╭─ Stored data

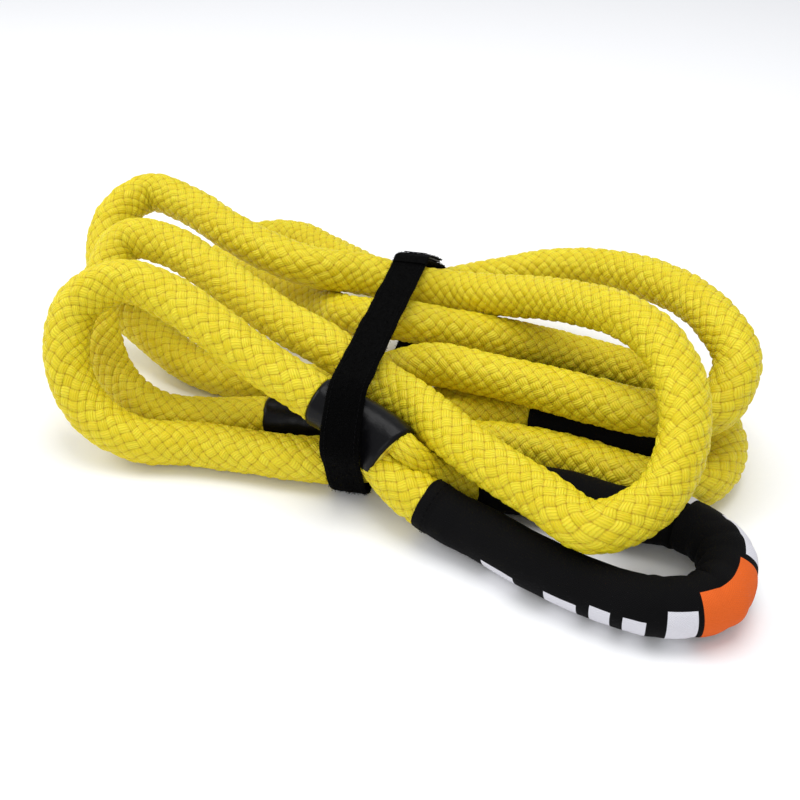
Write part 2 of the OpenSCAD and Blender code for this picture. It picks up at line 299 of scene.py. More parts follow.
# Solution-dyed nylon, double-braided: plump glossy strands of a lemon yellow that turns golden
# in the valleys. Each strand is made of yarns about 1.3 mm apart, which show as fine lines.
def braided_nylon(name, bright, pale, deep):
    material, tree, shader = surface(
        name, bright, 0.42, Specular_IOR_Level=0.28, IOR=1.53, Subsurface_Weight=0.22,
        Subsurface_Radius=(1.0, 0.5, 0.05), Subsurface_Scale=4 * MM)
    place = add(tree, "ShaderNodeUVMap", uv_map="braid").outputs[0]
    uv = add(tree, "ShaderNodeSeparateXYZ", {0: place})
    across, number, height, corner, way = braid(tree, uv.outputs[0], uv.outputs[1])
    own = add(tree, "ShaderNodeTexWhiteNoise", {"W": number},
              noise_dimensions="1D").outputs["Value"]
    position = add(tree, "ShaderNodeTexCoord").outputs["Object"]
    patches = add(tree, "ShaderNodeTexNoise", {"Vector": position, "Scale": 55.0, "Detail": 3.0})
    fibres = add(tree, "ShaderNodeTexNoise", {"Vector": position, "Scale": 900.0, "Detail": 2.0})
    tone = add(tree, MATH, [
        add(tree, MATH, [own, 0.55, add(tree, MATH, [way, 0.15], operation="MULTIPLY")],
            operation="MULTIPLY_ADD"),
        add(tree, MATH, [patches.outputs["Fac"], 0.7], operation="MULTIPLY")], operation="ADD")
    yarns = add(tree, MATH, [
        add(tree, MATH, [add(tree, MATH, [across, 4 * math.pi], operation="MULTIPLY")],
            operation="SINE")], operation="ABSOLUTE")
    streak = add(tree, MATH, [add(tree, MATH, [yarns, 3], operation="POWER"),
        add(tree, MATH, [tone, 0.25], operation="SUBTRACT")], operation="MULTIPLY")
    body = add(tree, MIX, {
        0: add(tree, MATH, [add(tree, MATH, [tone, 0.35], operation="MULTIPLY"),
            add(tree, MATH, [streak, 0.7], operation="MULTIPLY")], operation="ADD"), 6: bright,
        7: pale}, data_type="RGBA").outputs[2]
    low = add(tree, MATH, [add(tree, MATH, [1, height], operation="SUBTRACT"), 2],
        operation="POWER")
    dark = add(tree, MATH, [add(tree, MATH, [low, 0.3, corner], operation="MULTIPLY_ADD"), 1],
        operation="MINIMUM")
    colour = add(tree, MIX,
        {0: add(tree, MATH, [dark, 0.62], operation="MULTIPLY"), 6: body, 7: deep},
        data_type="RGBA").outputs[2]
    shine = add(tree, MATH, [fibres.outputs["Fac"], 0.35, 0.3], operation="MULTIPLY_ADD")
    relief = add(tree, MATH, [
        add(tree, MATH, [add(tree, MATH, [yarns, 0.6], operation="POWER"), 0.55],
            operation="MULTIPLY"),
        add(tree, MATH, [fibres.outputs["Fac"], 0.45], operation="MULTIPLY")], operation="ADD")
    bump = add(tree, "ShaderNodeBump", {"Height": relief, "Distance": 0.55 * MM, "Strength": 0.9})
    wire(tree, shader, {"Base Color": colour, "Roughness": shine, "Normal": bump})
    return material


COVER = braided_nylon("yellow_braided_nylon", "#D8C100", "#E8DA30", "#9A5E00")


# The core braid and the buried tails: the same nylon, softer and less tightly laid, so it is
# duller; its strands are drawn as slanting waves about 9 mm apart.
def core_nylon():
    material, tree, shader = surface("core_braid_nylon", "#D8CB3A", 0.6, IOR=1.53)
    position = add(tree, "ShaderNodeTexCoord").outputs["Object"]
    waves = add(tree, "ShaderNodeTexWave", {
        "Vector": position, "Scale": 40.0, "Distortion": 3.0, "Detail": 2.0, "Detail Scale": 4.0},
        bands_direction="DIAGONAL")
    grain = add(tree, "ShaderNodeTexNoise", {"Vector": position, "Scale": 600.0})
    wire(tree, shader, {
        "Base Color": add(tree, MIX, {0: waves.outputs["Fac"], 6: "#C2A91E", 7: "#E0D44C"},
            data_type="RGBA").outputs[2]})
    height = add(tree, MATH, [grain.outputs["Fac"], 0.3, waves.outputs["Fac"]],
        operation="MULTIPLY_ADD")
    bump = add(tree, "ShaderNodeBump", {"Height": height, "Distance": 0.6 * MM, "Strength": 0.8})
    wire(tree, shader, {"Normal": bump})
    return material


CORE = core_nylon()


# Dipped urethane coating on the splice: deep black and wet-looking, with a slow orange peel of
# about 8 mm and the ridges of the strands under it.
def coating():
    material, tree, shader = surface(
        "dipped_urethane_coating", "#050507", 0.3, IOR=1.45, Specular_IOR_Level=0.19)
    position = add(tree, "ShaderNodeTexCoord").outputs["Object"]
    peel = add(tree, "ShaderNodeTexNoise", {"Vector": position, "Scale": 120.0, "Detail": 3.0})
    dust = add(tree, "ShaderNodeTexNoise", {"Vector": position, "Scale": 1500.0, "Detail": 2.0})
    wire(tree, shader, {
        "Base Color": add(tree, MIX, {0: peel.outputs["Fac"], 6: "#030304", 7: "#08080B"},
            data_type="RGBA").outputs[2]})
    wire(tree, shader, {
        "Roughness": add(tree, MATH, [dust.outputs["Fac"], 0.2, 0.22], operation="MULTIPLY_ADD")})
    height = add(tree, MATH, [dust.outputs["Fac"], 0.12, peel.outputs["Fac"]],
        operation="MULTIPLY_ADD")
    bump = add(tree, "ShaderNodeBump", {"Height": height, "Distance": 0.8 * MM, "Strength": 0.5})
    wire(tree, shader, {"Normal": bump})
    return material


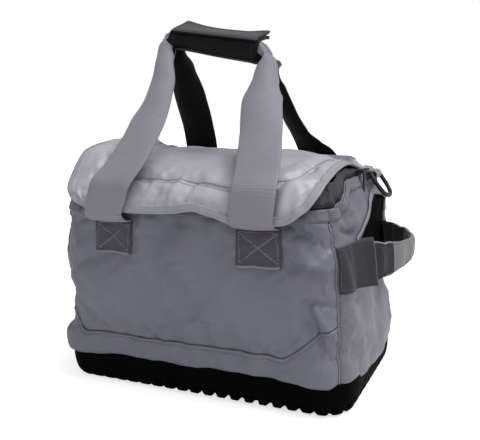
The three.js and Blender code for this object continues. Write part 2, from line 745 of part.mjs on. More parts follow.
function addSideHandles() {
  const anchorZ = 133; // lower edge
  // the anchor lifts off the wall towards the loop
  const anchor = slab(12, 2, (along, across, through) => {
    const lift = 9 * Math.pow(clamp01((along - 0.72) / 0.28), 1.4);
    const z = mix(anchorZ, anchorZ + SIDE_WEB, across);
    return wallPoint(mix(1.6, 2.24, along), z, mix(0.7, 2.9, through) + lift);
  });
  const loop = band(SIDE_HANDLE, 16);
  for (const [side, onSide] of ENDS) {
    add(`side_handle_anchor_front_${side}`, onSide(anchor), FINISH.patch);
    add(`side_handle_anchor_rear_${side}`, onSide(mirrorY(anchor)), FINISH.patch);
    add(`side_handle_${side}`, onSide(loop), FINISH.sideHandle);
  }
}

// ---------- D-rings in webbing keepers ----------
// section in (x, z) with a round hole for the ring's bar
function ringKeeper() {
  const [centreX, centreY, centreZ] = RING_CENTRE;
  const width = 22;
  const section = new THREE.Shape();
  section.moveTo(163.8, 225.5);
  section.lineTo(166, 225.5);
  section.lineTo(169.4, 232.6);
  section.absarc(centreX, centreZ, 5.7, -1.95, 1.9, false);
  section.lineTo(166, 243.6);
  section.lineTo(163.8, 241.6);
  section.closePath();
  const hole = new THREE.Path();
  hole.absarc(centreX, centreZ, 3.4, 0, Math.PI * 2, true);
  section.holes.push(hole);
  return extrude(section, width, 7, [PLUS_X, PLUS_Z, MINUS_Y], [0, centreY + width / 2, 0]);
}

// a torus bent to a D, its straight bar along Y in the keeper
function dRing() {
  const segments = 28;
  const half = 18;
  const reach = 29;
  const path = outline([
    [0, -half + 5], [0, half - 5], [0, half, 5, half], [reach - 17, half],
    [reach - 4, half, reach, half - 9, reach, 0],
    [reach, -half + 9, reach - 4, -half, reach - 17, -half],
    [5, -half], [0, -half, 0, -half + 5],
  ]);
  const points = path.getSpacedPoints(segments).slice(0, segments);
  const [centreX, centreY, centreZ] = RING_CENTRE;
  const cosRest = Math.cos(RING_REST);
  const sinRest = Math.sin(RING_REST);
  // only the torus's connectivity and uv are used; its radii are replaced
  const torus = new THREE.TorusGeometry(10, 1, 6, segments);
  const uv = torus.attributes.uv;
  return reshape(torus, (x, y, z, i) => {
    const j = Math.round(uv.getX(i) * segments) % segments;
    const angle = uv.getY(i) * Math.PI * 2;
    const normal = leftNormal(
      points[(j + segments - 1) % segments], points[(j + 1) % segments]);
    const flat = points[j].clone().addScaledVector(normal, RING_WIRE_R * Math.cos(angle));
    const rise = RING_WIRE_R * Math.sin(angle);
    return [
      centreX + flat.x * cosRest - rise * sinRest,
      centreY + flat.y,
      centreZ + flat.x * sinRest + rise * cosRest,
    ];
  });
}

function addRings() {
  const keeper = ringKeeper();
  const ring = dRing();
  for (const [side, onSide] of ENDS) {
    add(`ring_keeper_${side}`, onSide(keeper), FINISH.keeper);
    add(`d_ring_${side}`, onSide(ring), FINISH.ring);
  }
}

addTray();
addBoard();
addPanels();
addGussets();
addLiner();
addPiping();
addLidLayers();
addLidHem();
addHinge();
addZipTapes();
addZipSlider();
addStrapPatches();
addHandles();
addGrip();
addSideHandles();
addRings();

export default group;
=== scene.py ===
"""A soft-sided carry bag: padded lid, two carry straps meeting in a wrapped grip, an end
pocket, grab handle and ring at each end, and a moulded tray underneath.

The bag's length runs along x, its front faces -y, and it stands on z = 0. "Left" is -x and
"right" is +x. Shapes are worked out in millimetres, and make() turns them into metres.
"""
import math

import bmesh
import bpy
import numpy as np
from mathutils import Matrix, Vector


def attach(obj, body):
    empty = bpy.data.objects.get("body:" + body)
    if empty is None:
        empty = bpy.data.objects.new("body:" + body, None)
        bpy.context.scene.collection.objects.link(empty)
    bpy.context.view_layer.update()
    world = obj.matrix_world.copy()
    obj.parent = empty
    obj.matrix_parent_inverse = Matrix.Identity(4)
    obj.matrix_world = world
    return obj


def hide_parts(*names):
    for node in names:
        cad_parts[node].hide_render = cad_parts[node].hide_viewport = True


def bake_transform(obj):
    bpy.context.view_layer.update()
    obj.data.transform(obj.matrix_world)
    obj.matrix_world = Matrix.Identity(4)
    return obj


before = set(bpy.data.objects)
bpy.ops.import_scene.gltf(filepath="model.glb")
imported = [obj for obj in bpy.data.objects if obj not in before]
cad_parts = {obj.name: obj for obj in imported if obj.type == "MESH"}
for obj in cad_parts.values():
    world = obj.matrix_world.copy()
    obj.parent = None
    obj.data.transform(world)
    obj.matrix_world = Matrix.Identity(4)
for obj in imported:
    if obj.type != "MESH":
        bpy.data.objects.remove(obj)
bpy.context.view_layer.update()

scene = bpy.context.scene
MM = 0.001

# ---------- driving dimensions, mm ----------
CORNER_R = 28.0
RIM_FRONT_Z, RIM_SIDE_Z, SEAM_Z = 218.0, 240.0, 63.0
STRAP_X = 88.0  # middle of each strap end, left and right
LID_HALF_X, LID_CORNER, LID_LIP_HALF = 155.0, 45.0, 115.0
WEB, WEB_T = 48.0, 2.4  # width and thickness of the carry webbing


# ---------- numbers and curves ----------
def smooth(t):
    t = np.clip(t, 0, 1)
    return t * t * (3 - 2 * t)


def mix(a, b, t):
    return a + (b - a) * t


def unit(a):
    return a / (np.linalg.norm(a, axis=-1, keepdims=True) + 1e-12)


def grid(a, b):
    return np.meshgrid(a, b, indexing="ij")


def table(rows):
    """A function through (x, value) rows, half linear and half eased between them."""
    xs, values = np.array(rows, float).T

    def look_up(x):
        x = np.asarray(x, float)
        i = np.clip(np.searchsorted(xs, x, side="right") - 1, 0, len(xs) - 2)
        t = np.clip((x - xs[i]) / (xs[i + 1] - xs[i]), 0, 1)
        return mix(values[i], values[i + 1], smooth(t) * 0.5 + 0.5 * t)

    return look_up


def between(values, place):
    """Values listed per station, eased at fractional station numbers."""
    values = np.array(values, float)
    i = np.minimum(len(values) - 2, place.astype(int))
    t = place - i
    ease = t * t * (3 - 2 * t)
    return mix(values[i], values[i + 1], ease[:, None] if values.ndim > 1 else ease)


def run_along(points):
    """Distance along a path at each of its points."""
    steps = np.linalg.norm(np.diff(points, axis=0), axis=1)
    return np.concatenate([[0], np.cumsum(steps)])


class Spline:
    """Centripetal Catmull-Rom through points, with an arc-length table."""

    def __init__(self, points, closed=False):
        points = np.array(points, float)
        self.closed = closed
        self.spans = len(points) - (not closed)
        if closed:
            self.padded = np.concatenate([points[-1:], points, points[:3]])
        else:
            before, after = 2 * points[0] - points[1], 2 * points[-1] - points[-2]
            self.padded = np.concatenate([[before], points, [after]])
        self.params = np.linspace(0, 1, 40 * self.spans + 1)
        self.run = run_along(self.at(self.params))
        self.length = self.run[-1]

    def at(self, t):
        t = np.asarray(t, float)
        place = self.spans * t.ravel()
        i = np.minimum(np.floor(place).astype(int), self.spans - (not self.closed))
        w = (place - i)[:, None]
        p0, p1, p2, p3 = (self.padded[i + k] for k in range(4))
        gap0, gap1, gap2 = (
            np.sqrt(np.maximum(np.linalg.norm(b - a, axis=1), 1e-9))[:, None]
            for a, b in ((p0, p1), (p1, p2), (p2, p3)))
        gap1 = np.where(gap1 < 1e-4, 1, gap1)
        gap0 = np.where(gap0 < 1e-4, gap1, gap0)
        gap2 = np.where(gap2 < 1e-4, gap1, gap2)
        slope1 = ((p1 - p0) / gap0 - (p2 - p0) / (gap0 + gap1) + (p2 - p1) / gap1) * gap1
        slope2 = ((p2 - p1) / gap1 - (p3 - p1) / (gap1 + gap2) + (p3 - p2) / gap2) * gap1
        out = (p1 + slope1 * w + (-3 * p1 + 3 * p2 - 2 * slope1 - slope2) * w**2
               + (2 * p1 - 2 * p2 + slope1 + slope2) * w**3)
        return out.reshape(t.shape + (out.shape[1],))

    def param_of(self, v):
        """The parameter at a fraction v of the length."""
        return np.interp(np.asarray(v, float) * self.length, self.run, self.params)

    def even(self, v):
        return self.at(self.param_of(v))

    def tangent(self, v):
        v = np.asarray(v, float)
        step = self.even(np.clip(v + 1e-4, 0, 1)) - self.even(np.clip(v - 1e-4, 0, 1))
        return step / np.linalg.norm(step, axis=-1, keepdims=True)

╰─

Problem = Return all lines of the material above in which the word "from" occurs.

Written reply =
The three.js and Blender code for this object continues. Write part 2, from line 745 of part.mjs on. More parts follow.
from mathutils import Matrix, Vector